Zahneis: What about recruitment and retention now for faculty and staff members? Chris, you had mentioned that expectations for salaries may be different since colleges are increasingly competing with the private sector.
Celenza: There’s a lot of ways you can compensate people for their work. Finances are one, environment is another, and sense of fulfillment another. We’ve had instances of somebody who was going to come into our office, but then at the last minute they received another offer from a big tech firm on the other side of the country where they could work at home and the pay was almost twice as much. There was no way we could do that. But I think faculty, like all of us, are looking inside themselves and wondering, “What really matters most to me?” At the beginning of the pandemic, we were faced with our own mortality, with uncertainty. Some of us might have lost loved ones. The big takeaway is going to be community. We have to create a place where it’s fulfilling to work. Compensation is important for sure, and we’ll do the best we can, but there has to be something more, something you really feel like you’re a part of, a feeling that you’re at home when you’re here.

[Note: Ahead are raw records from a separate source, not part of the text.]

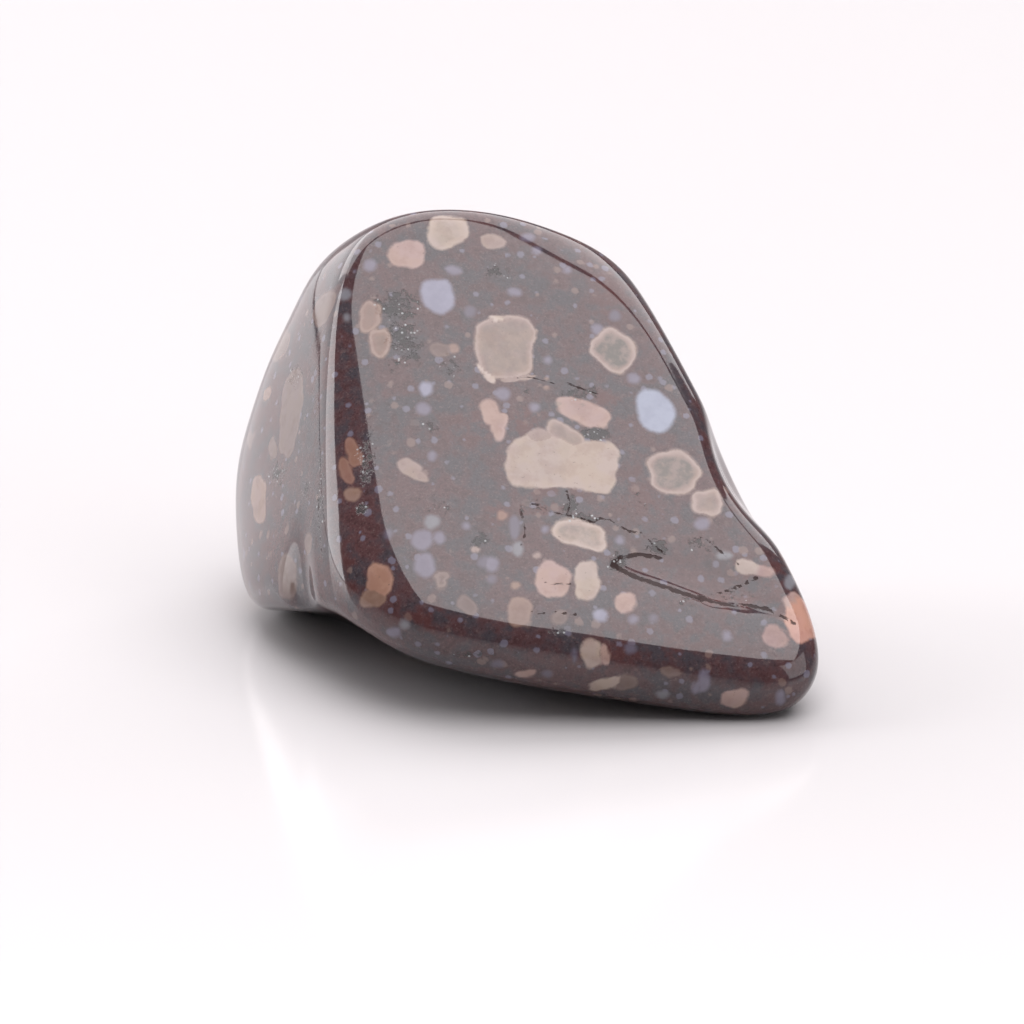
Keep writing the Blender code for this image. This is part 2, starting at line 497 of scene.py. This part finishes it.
# %% Grains scattered on the hidden sides
# Side of a cell in picture points, and how far in mm behind the nearest corner is still seen.
CELL = 8.0
CELLS_IN_A_ROW = 1000
BEHIND = 3.0
SAMPLE_STEP = 7

# A corner is seen when it faces the camera and nothing in its small cell of the picture is nearer.
cell = (seen_across // CELL).astype(int) * CELLS_IN_A_ROW + (seen_down // CELL).astype(int)
cell_names, cell_of = np.unique(cell, return_inverse=True)
nearest_in_cell = np.full(len(cell_names), FAR_AWAY)
np.minimum.at(nearest_in_cell, cell_of, away)
is_seen = faces_camera & (away < nearest_in_cell[cell_of] + BEHIND)

corner_a, corner_b, corner_c, corner_d = skin[squares_of_skin].transpose(1, 0, 2)
square_area = np.linalg.norm(np.cross(corner_c - corner_a, corner_d - corner_b), axis=1) / 2.0
corner_area = np.zeros(len(skin))
np.add.at(corner_area, squares_of_skin.ravel(), np.repeat(square_area / 4.0, 4))
hidden = np.flatnonzero(~is_seen)
hidden_share = corner_area[hidden] / corner_area[hidden].sum()
print("surface:", round(square_area.sum()), "mm2, hidden:", round(corner_area[hidden].sum()), "mm2")

seen_sample = skin[is_seen][::SAMPLE_STEP]


def random_axes():
    """Three unit vectors square to each other: the factors of a random matrix."""
    return np.linalg.qr(chance.normal(size=(3, 3)))[0]


def scatter(grains, count, smallest, largest, squareness, colours, cores):
    """Blocks with half sizes between the two limits, small ones more often, each sunk a little."""
    for corner in chance.choice(hidden, count, p=hidden_share):
        half = smallest * (largest / smallest) ** (chance.random() ** 1.6)
        halves = half * chance.uniform(0.7, 1.25, 3)
        middle = skin[corner] - outward[corner] * half * chance.uniform(0.0, 0.6)
        axes = random_axes()
        wobble = chance.uniform(0.0, 2.0 * pi, 3)
        colour = np.array(colours[chance.integers(len(colours))]) * chance.uniform(0.85, 1.1)
        core = chance.choice(cores)
        if np.linalg.norm(seen_sample - middle, axis=1).min() > half * 1.4 + 0.3:
            grains.add(middle, axes, halves, squareness, wobble, colour, core)


FELDSPAR_COLOURS = (CREAM, BEIGE, PINK, DULL, TAN, ROSE)
scatter(feldspar, 150, 0.45, 2.5, 3.0, FELDSPAR_COLOURS, (0.0, 0.0, 0.3, 0.8))
scatter(quartz, 380, 0.22, 1.3, 2.0, (MIST, MIST, FROST, SMOKE, PALE), (0.0,))
print("all feldspar:", feldspar.count, " all quartz:", quartz.count)

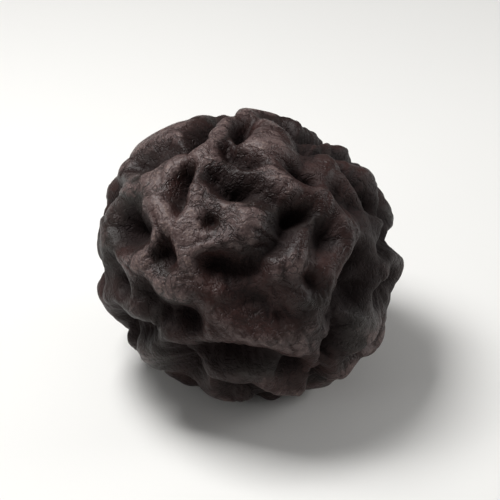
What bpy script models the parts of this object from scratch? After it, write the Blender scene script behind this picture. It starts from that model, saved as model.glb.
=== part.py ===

Griffin: It’s important to be clear about who we are and what we’re here to do and getting folks to buy in and invest in that. It’s easier to feel a sense of connection and feel motivated and committed if you see yourself reflected in the mission and in the values of the organization you’re working for. I just read something recently on burnout, and folks said they want resources, rewards, and rest. Even though there’s a million things to do, how do we not overload folks? How are we being intentional about helping them re-establish some of those boundaries that Mary Beth mentioned earlier? How do I model that I’m not working all the time, that we all need a little bit of a breather? I always bristled a little bit when we had conversations earlier in the pandemic about productivity, and there was a lot of, “Oh, people aren’t productive.” No, they’re working incredibly hard; they’re just not productive in the ways that we recognize. We need to let people know that they’re valued and that we really want to keep them here.